## BEGIN

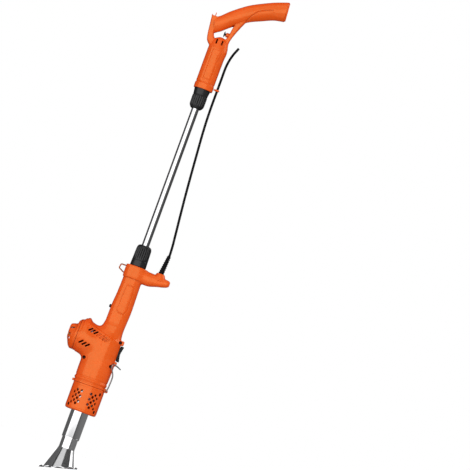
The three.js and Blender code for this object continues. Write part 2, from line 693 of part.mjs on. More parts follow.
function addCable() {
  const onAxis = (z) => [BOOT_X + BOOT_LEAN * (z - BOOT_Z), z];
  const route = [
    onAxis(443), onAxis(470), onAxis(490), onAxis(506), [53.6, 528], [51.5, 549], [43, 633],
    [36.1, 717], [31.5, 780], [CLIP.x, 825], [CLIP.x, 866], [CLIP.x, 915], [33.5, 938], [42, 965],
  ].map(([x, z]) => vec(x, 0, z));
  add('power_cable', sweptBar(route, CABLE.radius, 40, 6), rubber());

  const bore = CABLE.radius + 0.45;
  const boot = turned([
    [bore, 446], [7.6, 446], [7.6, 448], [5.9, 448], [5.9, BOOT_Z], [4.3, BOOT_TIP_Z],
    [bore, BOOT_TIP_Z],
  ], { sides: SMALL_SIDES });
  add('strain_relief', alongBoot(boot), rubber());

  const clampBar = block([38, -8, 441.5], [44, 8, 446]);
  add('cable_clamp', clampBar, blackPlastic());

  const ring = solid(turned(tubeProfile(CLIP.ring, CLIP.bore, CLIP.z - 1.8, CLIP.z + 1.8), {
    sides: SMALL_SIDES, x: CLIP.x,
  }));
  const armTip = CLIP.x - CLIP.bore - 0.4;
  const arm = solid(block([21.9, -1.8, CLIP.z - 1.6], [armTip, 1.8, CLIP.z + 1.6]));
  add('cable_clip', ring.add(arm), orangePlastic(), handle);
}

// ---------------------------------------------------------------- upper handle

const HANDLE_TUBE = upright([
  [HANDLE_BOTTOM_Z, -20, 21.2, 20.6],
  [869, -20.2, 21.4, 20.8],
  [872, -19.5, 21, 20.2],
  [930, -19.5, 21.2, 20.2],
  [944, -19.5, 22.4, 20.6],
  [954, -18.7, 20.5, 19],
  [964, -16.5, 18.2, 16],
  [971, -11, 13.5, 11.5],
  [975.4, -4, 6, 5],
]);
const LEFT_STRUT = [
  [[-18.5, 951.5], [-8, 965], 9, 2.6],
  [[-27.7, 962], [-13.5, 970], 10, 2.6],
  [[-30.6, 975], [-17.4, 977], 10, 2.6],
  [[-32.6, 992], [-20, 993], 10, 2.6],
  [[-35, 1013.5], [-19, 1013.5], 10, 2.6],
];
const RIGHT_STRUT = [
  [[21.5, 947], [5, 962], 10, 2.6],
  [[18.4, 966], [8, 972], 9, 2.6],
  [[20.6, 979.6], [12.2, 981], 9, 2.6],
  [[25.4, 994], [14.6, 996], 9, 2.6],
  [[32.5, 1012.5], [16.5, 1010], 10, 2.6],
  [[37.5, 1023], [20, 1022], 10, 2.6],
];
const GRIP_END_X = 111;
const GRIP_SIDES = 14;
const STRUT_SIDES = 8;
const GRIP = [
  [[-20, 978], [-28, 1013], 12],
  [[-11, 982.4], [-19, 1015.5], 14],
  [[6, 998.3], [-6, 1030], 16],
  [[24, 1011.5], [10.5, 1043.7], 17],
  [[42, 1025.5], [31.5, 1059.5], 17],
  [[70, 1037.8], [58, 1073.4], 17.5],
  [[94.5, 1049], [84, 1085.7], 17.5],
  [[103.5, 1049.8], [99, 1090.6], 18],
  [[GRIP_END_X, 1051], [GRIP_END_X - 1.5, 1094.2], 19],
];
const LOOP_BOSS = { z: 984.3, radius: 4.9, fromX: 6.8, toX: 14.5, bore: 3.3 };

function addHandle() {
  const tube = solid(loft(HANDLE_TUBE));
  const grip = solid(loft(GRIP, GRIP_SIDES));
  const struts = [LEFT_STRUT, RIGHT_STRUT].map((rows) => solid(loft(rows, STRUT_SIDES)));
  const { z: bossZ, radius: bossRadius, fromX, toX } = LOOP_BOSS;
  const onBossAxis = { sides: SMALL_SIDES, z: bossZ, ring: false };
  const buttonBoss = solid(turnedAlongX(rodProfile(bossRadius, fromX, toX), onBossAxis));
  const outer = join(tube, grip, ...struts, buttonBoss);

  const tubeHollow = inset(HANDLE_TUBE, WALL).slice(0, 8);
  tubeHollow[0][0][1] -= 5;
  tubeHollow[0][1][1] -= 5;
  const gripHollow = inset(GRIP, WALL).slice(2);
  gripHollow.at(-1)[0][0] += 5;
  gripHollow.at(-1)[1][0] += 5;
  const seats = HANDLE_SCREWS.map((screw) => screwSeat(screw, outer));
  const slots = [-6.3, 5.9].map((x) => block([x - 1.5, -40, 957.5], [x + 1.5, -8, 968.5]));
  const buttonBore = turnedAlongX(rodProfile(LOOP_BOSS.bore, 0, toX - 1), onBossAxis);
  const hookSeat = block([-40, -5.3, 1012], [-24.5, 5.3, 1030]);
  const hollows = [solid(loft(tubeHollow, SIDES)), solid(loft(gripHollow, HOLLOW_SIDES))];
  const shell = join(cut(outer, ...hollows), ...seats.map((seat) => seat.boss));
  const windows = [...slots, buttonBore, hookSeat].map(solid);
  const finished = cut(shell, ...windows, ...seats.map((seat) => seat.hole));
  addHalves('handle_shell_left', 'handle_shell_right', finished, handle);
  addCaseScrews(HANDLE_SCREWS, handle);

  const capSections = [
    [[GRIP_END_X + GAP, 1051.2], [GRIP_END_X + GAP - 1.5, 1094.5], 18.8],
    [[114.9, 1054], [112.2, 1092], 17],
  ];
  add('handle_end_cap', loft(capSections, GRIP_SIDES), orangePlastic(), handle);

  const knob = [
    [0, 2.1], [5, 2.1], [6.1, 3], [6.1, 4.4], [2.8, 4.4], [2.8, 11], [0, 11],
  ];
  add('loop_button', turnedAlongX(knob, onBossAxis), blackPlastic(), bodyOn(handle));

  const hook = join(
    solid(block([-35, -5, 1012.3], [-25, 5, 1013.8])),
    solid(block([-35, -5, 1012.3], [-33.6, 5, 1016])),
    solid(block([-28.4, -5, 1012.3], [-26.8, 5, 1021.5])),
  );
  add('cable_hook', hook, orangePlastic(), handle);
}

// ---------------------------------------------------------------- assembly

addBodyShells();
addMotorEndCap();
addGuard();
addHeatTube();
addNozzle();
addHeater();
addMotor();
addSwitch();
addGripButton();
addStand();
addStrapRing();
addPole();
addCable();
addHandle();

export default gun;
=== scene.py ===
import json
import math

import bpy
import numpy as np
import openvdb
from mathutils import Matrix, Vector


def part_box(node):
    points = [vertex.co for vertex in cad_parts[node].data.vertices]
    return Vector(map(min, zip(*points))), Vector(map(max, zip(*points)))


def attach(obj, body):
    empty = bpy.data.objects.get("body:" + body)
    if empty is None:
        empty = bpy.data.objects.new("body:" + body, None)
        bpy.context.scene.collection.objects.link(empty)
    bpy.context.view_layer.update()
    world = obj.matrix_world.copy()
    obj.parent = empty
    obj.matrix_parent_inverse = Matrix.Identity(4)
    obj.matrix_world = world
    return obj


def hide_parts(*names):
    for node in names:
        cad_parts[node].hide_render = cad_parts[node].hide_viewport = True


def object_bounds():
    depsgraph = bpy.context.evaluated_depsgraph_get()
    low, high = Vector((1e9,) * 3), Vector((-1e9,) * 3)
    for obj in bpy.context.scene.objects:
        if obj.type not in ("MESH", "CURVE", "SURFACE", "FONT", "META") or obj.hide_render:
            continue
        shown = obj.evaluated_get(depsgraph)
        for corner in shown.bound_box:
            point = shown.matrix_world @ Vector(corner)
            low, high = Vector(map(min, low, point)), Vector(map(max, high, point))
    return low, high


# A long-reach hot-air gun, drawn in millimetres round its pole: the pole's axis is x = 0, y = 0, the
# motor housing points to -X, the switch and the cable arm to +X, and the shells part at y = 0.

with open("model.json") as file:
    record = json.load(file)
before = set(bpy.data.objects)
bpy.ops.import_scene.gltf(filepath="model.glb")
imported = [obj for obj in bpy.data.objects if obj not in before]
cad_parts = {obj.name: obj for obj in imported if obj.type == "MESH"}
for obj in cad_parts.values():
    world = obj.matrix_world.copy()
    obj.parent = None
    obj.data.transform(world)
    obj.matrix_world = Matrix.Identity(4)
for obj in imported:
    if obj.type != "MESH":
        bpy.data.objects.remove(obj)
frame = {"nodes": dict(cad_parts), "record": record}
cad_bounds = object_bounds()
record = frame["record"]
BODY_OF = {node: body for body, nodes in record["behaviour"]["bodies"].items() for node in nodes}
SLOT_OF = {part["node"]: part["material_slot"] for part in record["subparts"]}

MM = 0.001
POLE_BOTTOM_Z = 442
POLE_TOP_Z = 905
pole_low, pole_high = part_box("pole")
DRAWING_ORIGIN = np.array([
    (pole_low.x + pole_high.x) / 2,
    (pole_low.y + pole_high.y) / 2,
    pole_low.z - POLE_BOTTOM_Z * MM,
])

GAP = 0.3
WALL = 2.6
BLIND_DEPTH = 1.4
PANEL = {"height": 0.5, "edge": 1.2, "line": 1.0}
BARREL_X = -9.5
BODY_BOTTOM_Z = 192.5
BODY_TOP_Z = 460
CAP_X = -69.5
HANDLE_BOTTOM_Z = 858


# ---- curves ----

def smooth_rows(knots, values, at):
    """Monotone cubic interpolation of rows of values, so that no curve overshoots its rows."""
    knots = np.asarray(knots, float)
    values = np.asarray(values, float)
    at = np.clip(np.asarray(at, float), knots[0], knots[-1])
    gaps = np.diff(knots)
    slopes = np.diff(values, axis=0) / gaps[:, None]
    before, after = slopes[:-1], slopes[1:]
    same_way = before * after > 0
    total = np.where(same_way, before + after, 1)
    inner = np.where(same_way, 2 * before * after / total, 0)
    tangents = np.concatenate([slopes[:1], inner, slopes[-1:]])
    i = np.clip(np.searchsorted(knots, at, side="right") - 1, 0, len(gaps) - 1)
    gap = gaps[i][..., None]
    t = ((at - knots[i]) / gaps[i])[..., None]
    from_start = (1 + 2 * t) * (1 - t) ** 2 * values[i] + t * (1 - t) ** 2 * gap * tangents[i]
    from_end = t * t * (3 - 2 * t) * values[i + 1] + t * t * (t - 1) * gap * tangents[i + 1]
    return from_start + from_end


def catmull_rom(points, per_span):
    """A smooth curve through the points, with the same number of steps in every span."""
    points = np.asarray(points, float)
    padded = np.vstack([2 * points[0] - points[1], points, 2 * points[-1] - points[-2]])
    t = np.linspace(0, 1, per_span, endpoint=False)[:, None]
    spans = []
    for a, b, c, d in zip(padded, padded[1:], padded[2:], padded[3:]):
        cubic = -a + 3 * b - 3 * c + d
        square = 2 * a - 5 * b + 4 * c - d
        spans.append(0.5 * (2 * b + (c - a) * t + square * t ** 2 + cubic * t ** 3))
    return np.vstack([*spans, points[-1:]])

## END

Beginning with the line that contains "addBodyShells();" and ending with the line that contains "low, high = Vector((1e9,)", repeat exactly those lines and no others.

### Exercise answer
addBodyShells();
addMotorEndCap();
addGuard();
addHeatTube();
addNozzle();
addHeater();
addMotor();
addSwitch();
addGripButton();
addStand();
addStrapRing();
addPole();
addCable();
addHandle();

export default gun;
=== scene.py ===
import json
import math

import bpy
import numpy as np
import openvdb
from mathutils import Matrix, Vector


def part_box(node):
    points = [vertex.co for vertex in cad_parts[node].data.vertices]
    return Vector(map(min, zip(*points))), Vector(map(max, zip(*points)))


def attach(obj, body):
    empty = bpy.data.objects.get("body:" + body)
    if empty is None:
        empty = bpy.data.objects.new("body:" + body, None)
        bpy.context.scene.collection.objects.link(empty)
    bpy.context.view_layer.update()
    world = obj.matrix_world.copy()
    obj.parent = empty
    obj.matrix_parent_inverse = Matrix.Identity(4)
    obj.matrix_world = world
    return obj


def hide_parts(*names):
    for node in names:
        cad_parts[node].hide_render = cad_parts[node].hide_viewport = True


def object_bounds():
    depsgraph = bpy.context.evaluated_depsgraph_get()
    low, high = Vector((1e9,) * 3), Vector((-1e9,) * 3)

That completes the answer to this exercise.